Le pavillon de la danse ça va être un lieu vraiment dédié à la danse contemporaine, c’est un grand plateau en plein centre-ville. L’ADC et ses adeptes se sont battus longtemps pour que cela existe, pour qu’il y ait vraiment un plateau reconnu pour la danse,  pour que la danse puisse être développée et puis présentée à sa juste valeur, avec un vrai plateau. Nous nous parlons dans une  salle qui était en transition normalement, mais l’ADC y est depuis longtemps.

Nous nous rencontrons à l’occasion du Festival Antigel, mais est-ce que l’ADC a une programmation propre ?
Oui, c’est un lieu qui œuvre toute l’année, donc il y a une saison. Mais nous,  avec le festival Antigel, on travaille avec l’ensemble des communes genevoises. Pour revenir à Antigel, nous sommes étendus sur l’ensemble du canton,  donc autant avec des partenariats avec des salles comme celles-ci, avec l’ADC ou avec le BFM, ou d’autres salles, comme l’Alhambra où Jeff Mills joue ce soir. Voilà. Et puis le festival se tient dans des lieux atypiques, dans tous les lieux possibles et imaginables pour y présenter soit des concerts, soit de la danse, de la performance, enfin tout ce qui est possible de faire.

(Olivier Frégaville Gratian d’Amore) : Quelles sont les disciplines que renferme Antigel ?
Alors essentiellement musique, danse, performances et théâtre contemporain, pas vraiment théâtre-théâtre, mais ce sont des formes plutôt performatives.

Vous programmez des pièces qui ont déjà tourné, comme Rémi de Capdevielle, Inoah de Beltrão…

Ah, c’est parce que vous êtes français, mais nous à Genève, on attend que les choses viennent vers nous et elles viennent à Antigel. Et il y des choses que vous ne connaissez pas tout de même ! ( rires)
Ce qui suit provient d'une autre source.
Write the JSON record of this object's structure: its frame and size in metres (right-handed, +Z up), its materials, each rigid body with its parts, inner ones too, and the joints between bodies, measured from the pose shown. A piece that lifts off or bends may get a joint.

(Olivier Frégaville Gratian d’Amore) : Et Antigel a dix ans.  Comment le festival s’est-il créé,  quelle en a été la teneur au début du festival et qu’est-elle en train de devenir ?
Au tout début, tout le monde avait envie d’un festival en hiver car la plupart des festivals de ce type-là n’existent que l’été. Et puis c’était l’idée aussi d’un dégel, d’où le nom d’Antigel,  parce qu’il y avait un gel justement concernant les fonds publics pour la culture. Tout le monde nous disait “c’est impossible de créer un festival maintenant, il fait froid, les gens n’ont pas envie de sortir, après Noël, plus personne n’a d’argent”. Et puis voilà, obstinés, on a pensé que non, il y avait moyen de faire bouger les gens, aussi de les sortir du centre-ville. Il y a aussi tout un lien avec le patrimoine et puis le territoire dans lequel on vit, la ville dans laquelle on vit,  qu’on ne connaît souvent que sous certain angle. Et puis c’était l’occasion de faire le pari de faire découvrir Genève sous toutes ses facettes. On a fait la première année, et puis en fait ça a super bien marché. Et à partir de là, eh bien, on ne s’est plus arrêtés.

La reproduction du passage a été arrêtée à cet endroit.